A new synthetic designer drug is known as “Flakka” is becoming an increasing concern for the U.S. Drug Enforcement Agency. The active ingredient, alpha-PVP was labeled as a Schedule 1 drug and banned by the DEA in early 2014. Like all Schedule 1 drugs, alpha-PVP is considered to be dangerous due to the high potential for abuse and addiction. Despite this ban, Flakka (also known as “gravel” in some parts of the country) is becoming more prevalent. Throughout all of 2014, Broward County, FL saw about 200 cases involving alpha-PVP. However, in just the first 3 months of 2015, they’ve seen over 300 cases.
What Is Flakka?
Flakka is foul smelling, crystal-like substance that is chemically similar to bath salts. Flakka, like bath salts, are a synthetic version of a naturally occurring amphetamine called cathinones. Cathinones can be found in the shrub Catha Edulis (khat) which, when chewed, gives the user a mild sense of euphoria and is used throughout various regions of the Middle East. Like other amphetamines, Cathinones trigger dopamine sensors in the brain which release a general “feel good” sensation. The problem with Flakka is that it is significantly more powerful than the cathinones released by chewing khat, and is even more potent than bath salts. To make matters worse, it’s cheap; labeled by its users as “$5 Insanity”.
What Does it Do?
There are a few reasons that make Flakka both dangerous and terrifying. Users are subjected to vivid hallucinations which often agitate them towards violence. Coupled with these violent visions is adrenaline surged strength which often requires four or more police officers to hold a user down. Biologically, Flakka also has another nasty side effect; it spikes body temperature upwards of 106 degrees. This often results in a person stripping naked in an attempt to drop their body temperature. The end result is a violent, naked rampage through the streets powered by adrenaline super strength and fueled by vivid hallucinations.

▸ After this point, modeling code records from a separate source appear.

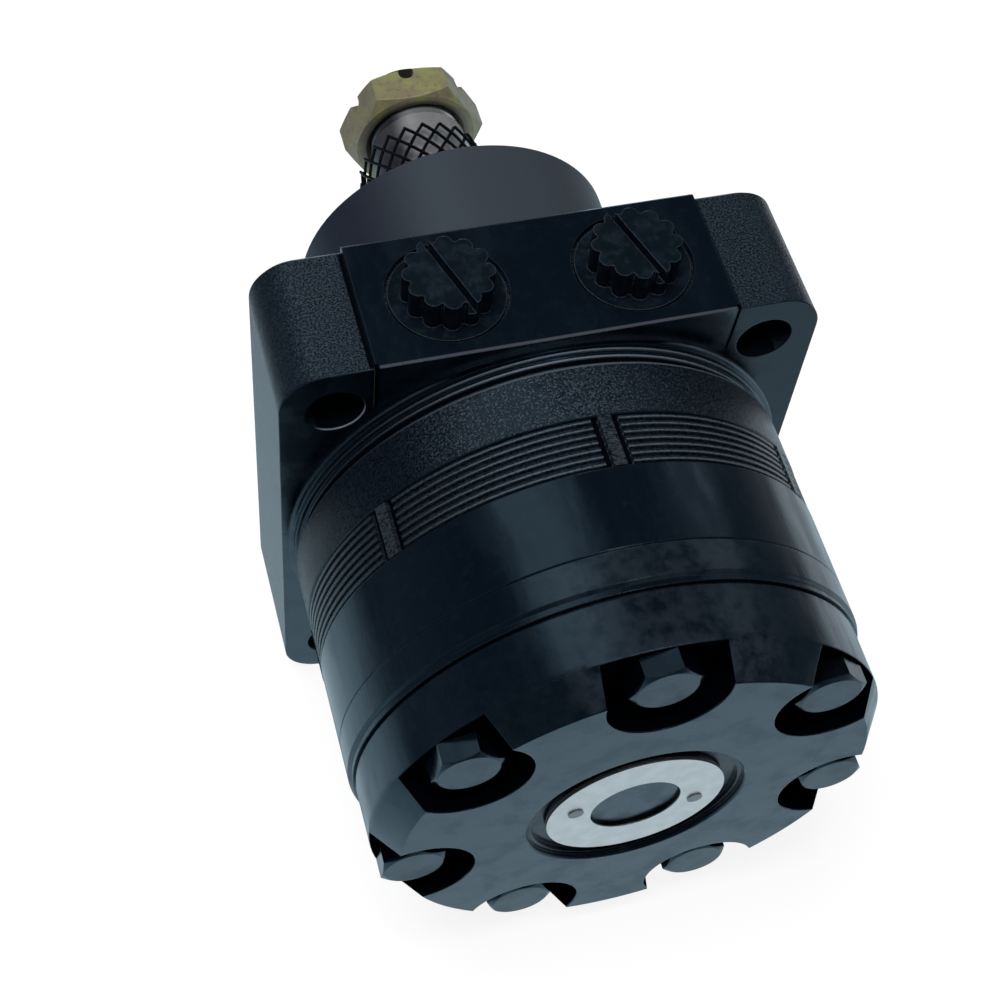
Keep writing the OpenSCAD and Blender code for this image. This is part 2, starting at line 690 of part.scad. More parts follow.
// recess around the raised seat of the ring plate, with a step in its wall
module plate_recess() {
    seat_radius = plate_radius - 0.5;
    turned([[0, cover_back - 1], [0, plate_front], [seat_radius, plate_front], [seat_radius, recess_floor],
        [recess_radius - recess_step, recess_floor], [recess_radius - recess_step, cover_back + recess_depth / 2],
        [recess_radius, cover_back + recess_depth / 2], [recess_radius, cover_back + 0.4],
        [recess_radius + 0.4, cover_back], [recess_radius + 0.4, cover_back - 1]]);
}

// the seven bolts that clamp the stack to the housing
module cover_bolts() color(paint) for (i = [0 : bolt_count - 1])
    rotate([0, i * bolt_step, 0]) translate([0, 0, bolt_circle_radius]) {
        rotate([0, head_turns[i], 0]) bolt_head();
        bar_y(bolt_radius, pocket_floor - bolt_head_height / 2, bolt_tip, $fn = 32);
    }

// hexagon head with its outer corners bevelled
module bolt_head() bevelled_hex(bolt_head_width, pocket_floor - bolt_head_height, pocket_floor,
    bolt_head_width / 2 - 0.35, bolt_head_width / 2 + 1.1);

// bare ring plate on the cover
module ring_plate() color(bright_steel) difference() {
    ring_y(plate_radius, plate_hole_radius, plate_back, plate_front);
    around(2, pin_circle, pin_turn) bar_y(pin_radius + 0.02, plate_back - 1, plate_front + 1, $fn = 24);
}

// two drive pins that hold the ring plate
module plate_pins() color(steel) around(2, pin_circle, pin_turn) {
    bar_y(pin_radius, plate_back, plate_front + 5.5, $fn = 24);
    bar_y(pin_radius + 0.6, plate_back - 0.4, plate_back, $fn = 24);
}

// square-section seal in a face groove
module body_seal(y_from) color(black_rubber) ring_y(seal_outer, seal_inner, y_from, y_from + seal_depth);

// plastic plug: scalloped head with a screwdriver slot, flange and hollow stem
module port_plug(x) color(black_plastic) translate([x, -port_setback, spotface_floor]) difference() {
    union() {
        cylinder(r = plug_flange_radius, h = plug_flange_height);
        cylinder(r = plug_head_radius - scallop_rise, h = plug_top);
        for (i = [0 : scallop_count - 1]) rotate(plug_slot_turn + scallop_turn + i * 360 / scallop_count)
            translate([plug_head_radius - scallop_radius, 0, 0])
                cylinder(r = scallop_radius, h = plug_top, $fn = 24);
        translate([0, 0, -plug_stem]) cylinder(r = port_radius - side_gap, h = plug_stem + 0.5);
    }
    translate([0, 0, -plug_stem - 1]) cylinder(r = port_radius - side_gap - plug_stem_wall, h = plug_stem + 2);
    rotate(plug_slot_turn) translate([-spotface_radius, -plug_slot_width / 2, plug_top - plug_slot_depth])
        cube([2 * spotface_radius, plug_slot_width, plug_slot_depth + 1]);
}

// round-section seal under a plug's flange
module plug_seal(x) color(black_rubber) translate([x, -port_setback, spotface_floor - plug_seal_section])
    rotate_extrude() translate([port_radius + plug_seal_section, 0]) circle(r = plug_seal_section, $fn = 24);

housing();
dust_seal();
seal_washer();
shaft_seal();
front_bearing_shell();
front_needles();
front_cage();
rear_bearing_shell();
rear_needles();
rear_cage();
thrust_washer_front();
thrust_needles();
thrust_cage();
thrust_washer_rear();
shaft();
shaft_key();
shaft_nut();
net_sleeve();
drive_link();
manifold();
stator_ring();
roller(0);  // roller_1
roller(1);  // roller_2
roller(2);  // roller_3
roller(3);  // roller_4
roller(4);  // roller_5
roller(5);  // roller_6
roller(6);  // roller_7
rotor();
link_spacer();
end_plate();
balance_plate();
end_cover();
cover_bolts();
ring_plate();
plate_pins();
body_seal(manifold_front);  // body_seal_1
body_seal(stator_front - seal_depth);  // body_seal_2
body_seal(end_plate_front);  // body_seal_3
body_seal(cover_front - seal_depth);  // body_seal_4
port_plug(-port_offset);  // port_plug_left
port_plug(port_offset);  // port_plug_right
plug_seal(-port_offset);  // plug_seal_left
plug_seal(port_offset);  // plug_seal_right
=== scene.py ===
import json
import math

import bmesh
import bpy
from mathutils import Matrix, Vector


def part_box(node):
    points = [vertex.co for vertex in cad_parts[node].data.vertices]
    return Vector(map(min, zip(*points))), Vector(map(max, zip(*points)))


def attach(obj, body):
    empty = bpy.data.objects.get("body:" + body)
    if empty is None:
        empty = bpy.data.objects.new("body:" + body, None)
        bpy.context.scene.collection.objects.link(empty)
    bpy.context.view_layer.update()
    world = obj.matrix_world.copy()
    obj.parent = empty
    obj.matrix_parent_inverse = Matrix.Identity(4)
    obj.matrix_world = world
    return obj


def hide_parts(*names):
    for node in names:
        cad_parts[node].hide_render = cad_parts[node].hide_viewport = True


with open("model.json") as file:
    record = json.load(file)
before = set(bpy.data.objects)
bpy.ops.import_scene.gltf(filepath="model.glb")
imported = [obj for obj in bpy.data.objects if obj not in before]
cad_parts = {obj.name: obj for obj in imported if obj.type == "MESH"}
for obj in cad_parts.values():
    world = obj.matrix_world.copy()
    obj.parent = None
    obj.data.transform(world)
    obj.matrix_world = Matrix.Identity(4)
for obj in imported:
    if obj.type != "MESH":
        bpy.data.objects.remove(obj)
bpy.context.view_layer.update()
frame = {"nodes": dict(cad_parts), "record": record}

MM = 0.001
BOLT_COUNT = 7
PLATE_COUNT = 7


# places on the motor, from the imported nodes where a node's box gives them

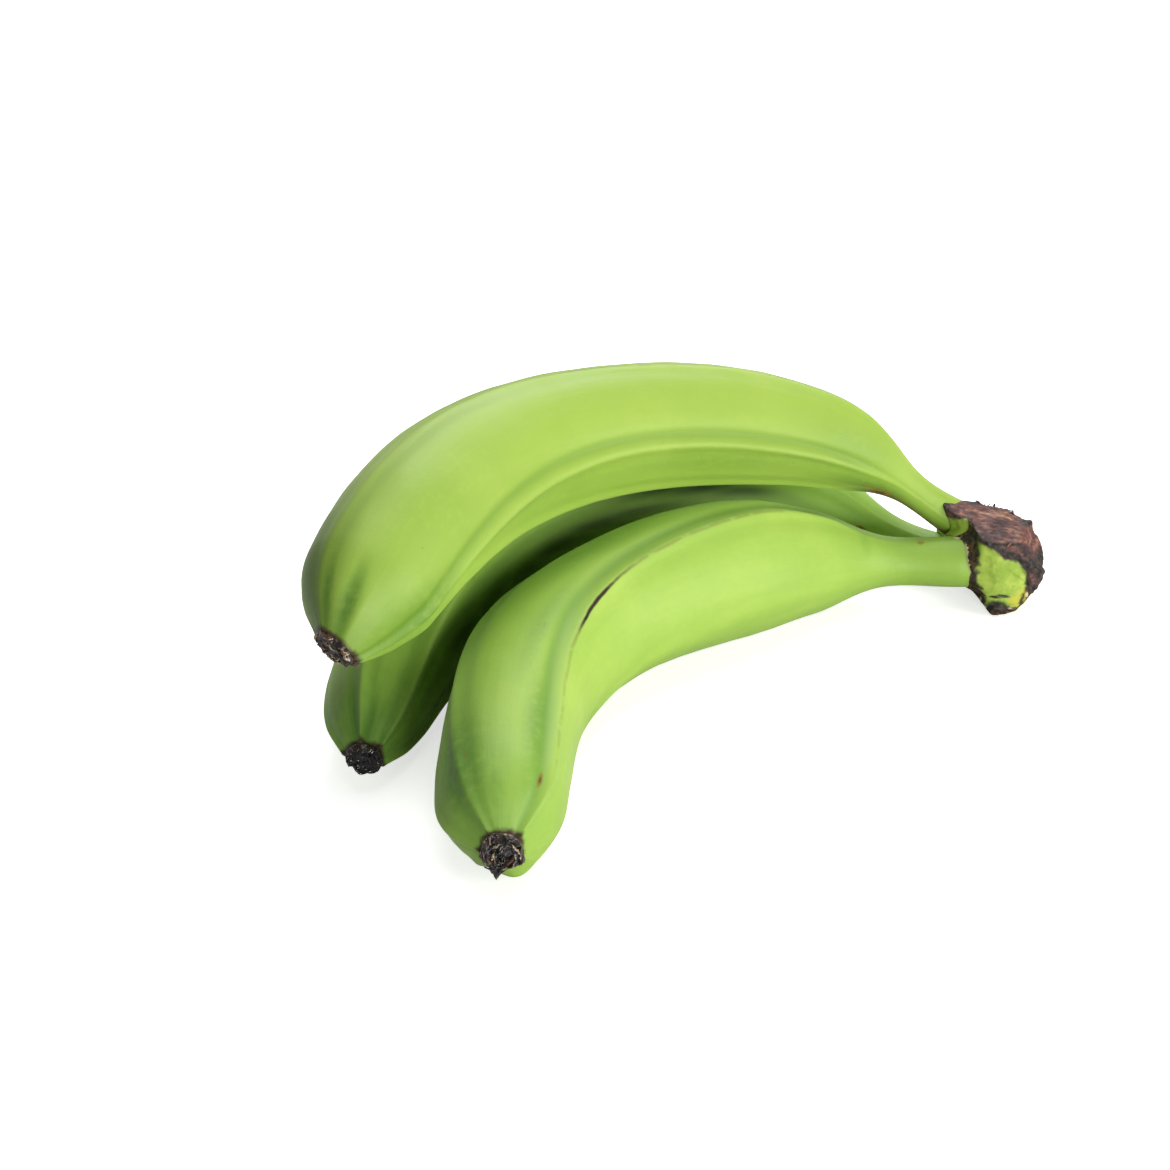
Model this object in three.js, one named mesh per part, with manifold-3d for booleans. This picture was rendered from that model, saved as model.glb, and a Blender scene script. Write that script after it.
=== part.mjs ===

One of the biggest issues with this drug is its incredible potency. It only takes .0003 ounces (.1 gram) to take effect. Any more than that can quickly cause the user a number of problems including heart issues, agitation, or in the cases of overdose, severe aggression and psychosis.
What is Being Done
Flakka, like every other Schedule 1 drug, is being combated by the DEA. While the source of the drug is still unclear, Law enforcement agencies are doing all they can to stop the distribution and sale of this dangerous substance.